_Exercise details_
Reproduce the listing below verbatim.

_Provided data_
******

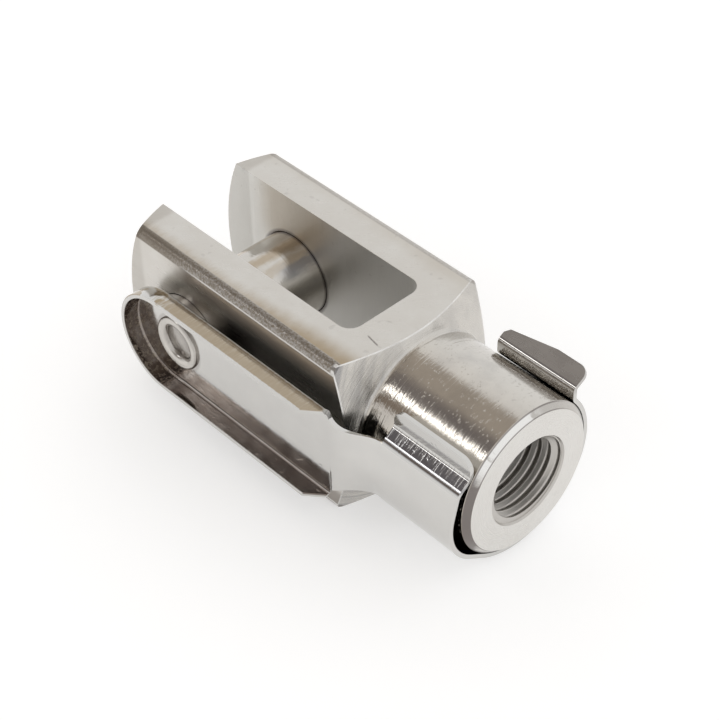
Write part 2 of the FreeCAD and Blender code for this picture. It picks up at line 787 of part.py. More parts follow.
# The tab's corners are rounded first, then its outer edge is trimmed to widen towards the front.
TAB_ROOT_ACROSS = (
    "(%s) * cos(sizes.hug_end_angle * 1 deg)"
    " - sizes.tab_root_round * (1 - cos(sizes.hug_end_angle * 1 deg))"
    " + sizes.tab_bend_round * (1 - sin(sizes.tab_rise * 1 deg))" % HUG_RADIUS
)
TAB_REAR = TAB_ROOT_ACROSS + " + sizes.tab_rear_run * cos(sizes.tab_rise * 1 deg)"
TAB_FRONT = (
    TAB_ROOT_ACROSS + " + sizes.tab_run * cos(sizes.tab_rise * 1 deg)"
    " + sizes.sheet * sin(sizes.tab_rise * 1 deg)"
)
tab_root_across = number(TAB_ROOT_ACROSS)
rounded_tab = round_edges(
    clip, "tab_corners", rounded_lip,
    lambda edge: (
        isinstance(edge.Curve, Part.Line)
        and near(edge.Length, size("sheet"))
        and edge.BoundBox.YMin > tab_root_across + size("sheet")
    ),
    "sizes.tab_corner_round",
)
tab_sketch = new_sketch(clip, "tab_trim_outline", "XY_Plane", "sizes.tab_bend_start")
polygon(tab_sketch, [
    ("sizes.clasp_start", TAB_REAR + " - sizes.tab_rear_break"),
    ("sizes.clasp_start + sizes.tab_rear_break", TAB_REAR),
    ("sizes.clasp_start + sizes.tab_taper_run", TAB_FRONT),
    ("sizes.clasp_start + sizes.tab_taper_run", TAB_FRONT + " + %s" % MARGIN),
    ("sizes.clasp_start - %s" % MARGIN, TAB_FRONT + " + %s" % MARGIN),
    ("sizes.clasp_start - %s" % MARGIN, TAB_REAR + " - sizes.tab_rear_break"),
])
trim = clip.newObject("PartDesign::Pocket", "tab_trim")
trim.Profile = tab_sketch
trim.Reversed = True
trim.setExpression("Length", "sizes.tab_run + %s" % MARGIN)
finish_feature(trim, False)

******

_Output of the exercise_
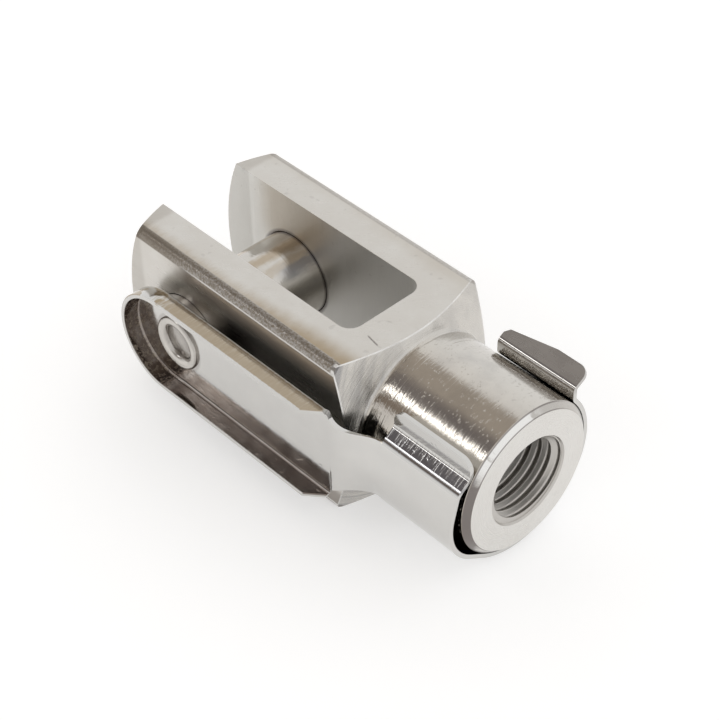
Write part 2 of the FreeCAD and Blender code for this picture. It picks up at line 787 of part.py. More parts follow.
# The tab's corners are rounded first, then its outer edge is trimmed to widen towards the front.
TAB_ROOT_ACROSS = (
    "(%s) * cos(sizes.hug_end_angle * 1 deg)"
    " - sizes.tab_root_round * (1 - cos(sizes.hug_end_angle * 1 deg))"
    " + sizes.tab_bend_round * (1 - sin(sizes.tab_rise * 1 deg))" % HUG_RADIUS
)
TAB_REAR = TAB_ROOT_ACROSS + " + sizes.tab_rear_run * cos(sizes.tab_rise * 1 deg)"
TAB_FRONT = (
    TAB_ROOT_ACROSS + " + sizes.tab_run * cos(sizes.tab_rise * 1 deg)"
    " + sizes.sheet * sin(sizes.tab_rise * 1 deg)"
)
tab_root_across = number(TAB_ROOT_ACROSS)
rounded_tab = round_edges(
    clip, "tab_corners", rounded_lip,
    lambda edge: (
        isinstance(edge.Curve, Part.Line)
        and near(edge.Length, size("sheet"))
        and edge.BoundBox.YMin > tab_root_across + size("sheet")
    ),
    "sizes.tab_corner_round",
)
tab_sketch = new_sketch(clip, "tab_trim_outline", "XY_Plane", "sizes.tab_bend_start")
polygon(tab_sketch, [
    ("sizes.clasp_start", TAB_REAR + " - sizes.tab_rear_break"),
    ("sizes.clasp_start + sizes.tab_rear_break", TAB_REAR),
    ("sizes.clasp_start + sizes.tab_taper_run", TAB_FRONT),
    ("sizes.clasp_start + sizes.tab_taper_run", TAB_FRONT + " + %s" % MARGIN),
    ("sizes.clasp_start - %s" % MARGIN, TAB_FRONT + " + %s" % MARGIN),
    ("sizes.clasp_start - %s" % MARGIN, TAB_REAR + " - sizes.tab_rear_break"),
])
trim = clip.newObject("PartDesign::Pocket", "tab_trim")
trim.Profile = tab_sketch
trim.Reversed = True
trim.setExpression("Length", "sizes.tab_run + %s" % MARGIN)
finish_feature(trim, False)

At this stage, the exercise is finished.